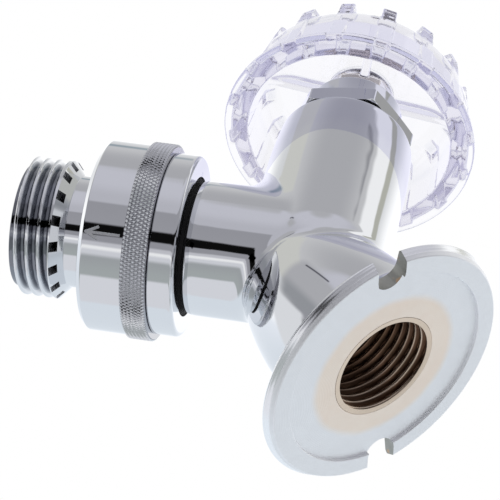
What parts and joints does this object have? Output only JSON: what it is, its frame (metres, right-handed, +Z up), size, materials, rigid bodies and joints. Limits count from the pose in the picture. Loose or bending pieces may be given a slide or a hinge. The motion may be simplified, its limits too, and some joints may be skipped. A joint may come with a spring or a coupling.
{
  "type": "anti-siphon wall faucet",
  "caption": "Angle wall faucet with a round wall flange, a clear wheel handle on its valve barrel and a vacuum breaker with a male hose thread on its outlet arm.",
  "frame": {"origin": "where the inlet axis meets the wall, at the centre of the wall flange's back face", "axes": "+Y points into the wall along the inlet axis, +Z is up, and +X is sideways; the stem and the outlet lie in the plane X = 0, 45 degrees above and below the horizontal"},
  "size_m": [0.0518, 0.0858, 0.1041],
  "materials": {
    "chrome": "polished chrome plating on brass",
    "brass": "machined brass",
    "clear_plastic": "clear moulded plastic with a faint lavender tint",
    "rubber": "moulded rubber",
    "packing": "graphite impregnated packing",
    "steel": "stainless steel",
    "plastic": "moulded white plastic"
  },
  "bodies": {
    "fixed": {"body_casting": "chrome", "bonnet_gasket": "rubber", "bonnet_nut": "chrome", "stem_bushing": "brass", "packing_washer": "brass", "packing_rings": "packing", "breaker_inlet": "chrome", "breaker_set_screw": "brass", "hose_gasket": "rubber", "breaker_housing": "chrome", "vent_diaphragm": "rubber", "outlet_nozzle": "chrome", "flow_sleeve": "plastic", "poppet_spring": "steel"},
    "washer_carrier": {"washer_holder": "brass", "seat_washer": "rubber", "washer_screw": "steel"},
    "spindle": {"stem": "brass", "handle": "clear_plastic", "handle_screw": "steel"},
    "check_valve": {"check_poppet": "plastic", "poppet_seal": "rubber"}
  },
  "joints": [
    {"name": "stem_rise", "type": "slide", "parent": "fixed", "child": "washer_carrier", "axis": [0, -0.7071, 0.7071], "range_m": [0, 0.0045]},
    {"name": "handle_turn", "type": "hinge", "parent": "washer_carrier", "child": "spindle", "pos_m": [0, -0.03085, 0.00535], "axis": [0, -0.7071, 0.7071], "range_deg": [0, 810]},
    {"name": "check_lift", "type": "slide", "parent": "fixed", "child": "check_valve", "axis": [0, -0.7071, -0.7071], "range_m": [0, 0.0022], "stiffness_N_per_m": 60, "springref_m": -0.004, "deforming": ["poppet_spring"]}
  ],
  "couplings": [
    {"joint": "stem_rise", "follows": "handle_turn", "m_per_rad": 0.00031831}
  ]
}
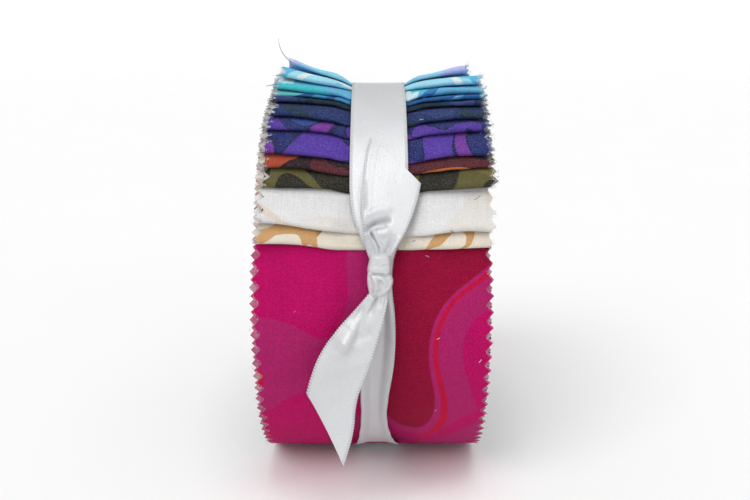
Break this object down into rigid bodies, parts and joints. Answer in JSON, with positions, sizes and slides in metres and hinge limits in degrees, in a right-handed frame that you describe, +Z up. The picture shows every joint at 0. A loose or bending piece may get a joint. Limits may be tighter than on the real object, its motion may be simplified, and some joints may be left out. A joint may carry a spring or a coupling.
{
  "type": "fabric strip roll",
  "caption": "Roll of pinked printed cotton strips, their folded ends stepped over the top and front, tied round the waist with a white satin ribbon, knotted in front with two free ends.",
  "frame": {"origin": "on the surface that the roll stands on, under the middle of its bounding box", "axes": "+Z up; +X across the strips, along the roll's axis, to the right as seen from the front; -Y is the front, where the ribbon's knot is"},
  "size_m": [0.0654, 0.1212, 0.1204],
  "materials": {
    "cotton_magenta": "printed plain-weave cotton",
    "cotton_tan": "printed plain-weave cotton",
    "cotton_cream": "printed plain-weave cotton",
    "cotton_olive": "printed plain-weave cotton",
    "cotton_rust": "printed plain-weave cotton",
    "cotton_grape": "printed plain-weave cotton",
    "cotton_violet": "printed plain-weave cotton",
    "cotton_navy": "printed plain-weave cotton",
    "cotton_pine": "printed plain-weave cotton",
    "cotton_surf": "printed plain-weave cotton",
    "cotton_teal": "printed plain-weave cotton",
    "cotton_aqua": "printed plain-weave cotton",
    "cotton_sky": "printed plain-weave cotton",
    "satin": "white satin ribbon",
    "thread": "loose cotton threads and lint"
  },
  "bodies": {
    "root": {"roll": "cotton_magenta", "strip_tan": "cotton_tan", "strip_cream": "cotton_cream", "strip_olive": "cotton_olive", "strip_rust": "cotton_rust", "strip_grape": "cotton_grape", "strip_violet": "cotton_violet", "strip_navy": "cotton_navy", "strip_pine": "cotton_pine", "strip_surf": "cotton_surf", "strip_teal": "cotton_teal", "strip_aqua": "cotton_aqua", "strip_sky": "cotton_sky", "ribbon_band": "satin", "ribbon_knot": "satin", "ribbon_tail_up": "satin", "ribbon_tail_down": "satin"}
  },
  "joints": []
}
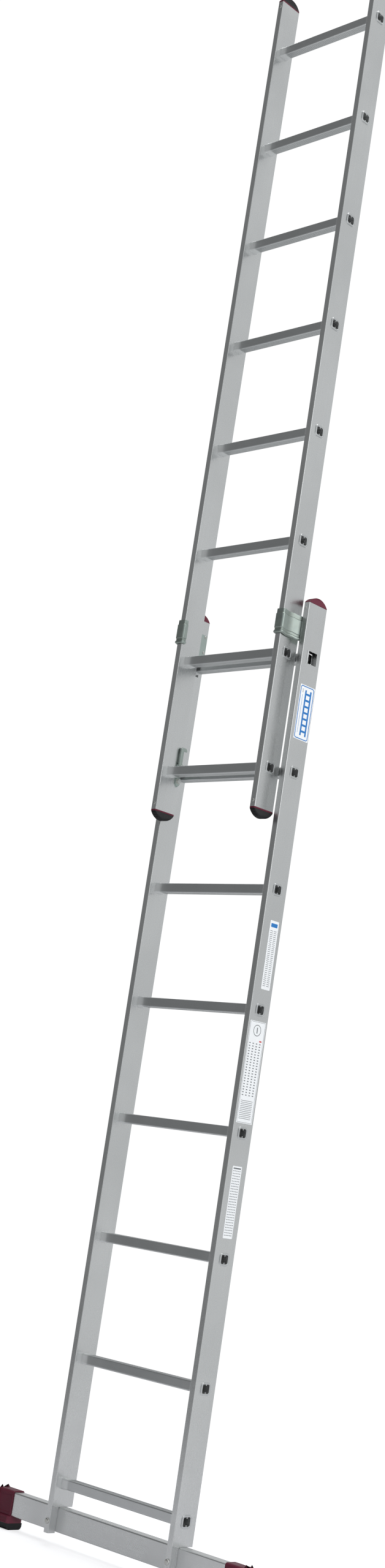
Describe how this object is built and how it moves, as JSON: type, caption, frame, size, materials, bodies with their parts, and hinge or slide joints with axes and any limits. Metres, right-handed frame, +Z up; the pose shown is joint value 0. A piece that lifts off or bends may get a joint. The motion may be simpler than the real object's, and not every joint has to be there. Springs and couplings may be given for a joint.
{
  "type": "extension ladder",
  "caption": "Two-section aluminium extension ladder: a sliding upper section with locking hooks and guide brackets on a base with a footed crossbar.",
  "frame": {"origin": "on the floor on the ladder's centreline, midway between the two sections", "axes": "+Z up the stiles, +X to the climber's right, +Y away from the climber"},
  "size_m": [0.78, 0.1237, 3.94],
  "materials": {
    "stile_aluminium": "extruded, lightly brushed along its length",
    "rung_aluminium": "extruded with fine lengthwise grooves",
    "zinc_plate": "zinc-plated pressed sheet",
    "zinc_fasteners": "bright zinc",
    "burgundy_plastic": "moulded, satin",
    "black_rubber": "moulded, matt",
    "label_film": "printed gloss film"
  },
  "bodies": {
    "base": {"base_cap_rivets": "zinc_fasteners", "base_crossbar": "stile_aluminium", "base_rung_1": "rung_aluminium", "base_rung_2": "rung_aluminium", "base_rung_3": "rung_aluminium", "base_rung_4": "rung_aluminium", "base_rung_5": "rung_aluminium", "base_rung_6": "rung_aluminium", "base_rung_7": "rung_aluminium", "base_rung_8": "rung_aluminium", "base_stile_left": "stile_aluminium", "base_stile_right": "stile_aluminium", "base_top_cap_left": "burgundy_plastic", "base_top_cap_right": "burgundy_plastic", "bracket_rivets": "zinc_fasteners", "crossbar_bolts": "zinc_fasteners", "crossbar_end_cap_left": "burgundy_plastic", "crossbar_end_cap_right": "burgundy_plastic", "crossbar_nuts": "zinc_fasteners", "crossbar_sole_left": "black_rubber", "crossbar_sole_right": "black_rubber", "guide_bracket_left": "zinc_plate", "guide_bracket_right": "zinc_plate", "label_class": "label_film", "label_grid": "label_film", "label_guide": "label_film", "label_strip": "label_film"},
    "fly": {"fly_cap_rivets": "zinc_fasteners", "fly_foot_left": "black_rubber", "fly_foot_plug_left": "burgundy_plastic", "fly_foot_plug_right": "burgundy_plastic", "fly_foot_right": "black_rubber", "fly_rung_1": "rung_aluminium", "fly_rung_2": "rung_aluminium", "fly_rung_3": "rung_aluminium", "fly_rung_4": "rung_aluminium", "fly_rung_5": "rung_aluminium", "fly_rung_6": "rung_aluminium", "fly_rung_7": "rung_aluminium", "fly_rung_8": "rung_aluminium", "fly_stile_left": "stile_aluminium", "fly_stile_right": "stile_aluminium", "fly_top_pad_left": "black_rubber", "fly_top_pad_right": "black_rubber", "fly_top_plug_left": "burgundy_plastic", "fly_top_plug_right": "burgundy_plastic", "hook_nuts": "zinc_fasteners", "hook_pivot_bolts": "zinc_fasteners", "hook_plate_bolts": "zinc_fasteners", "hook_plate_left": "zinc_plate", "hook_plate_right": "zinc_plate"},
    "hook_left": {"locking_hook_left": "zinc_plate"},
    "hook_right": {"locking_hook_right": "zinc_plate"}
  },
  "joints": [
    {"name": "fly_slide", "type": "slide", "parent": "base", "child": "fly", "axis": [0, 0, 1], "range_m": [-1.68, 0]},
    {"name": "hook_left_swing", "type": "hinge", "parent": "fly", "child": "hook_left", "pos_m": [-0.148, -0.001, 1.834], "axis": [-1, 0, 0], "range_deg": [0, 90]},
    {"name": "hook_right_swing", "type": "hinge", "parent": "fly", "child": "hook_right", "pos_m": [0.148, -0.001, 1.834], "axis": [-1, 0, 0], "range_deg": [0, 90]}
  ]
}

* * * *

_TASK TO CARRY OUT_. Across the entries, how many lines hold the word "that"? Say only the number.

_FINISHED EXERCISE_. 3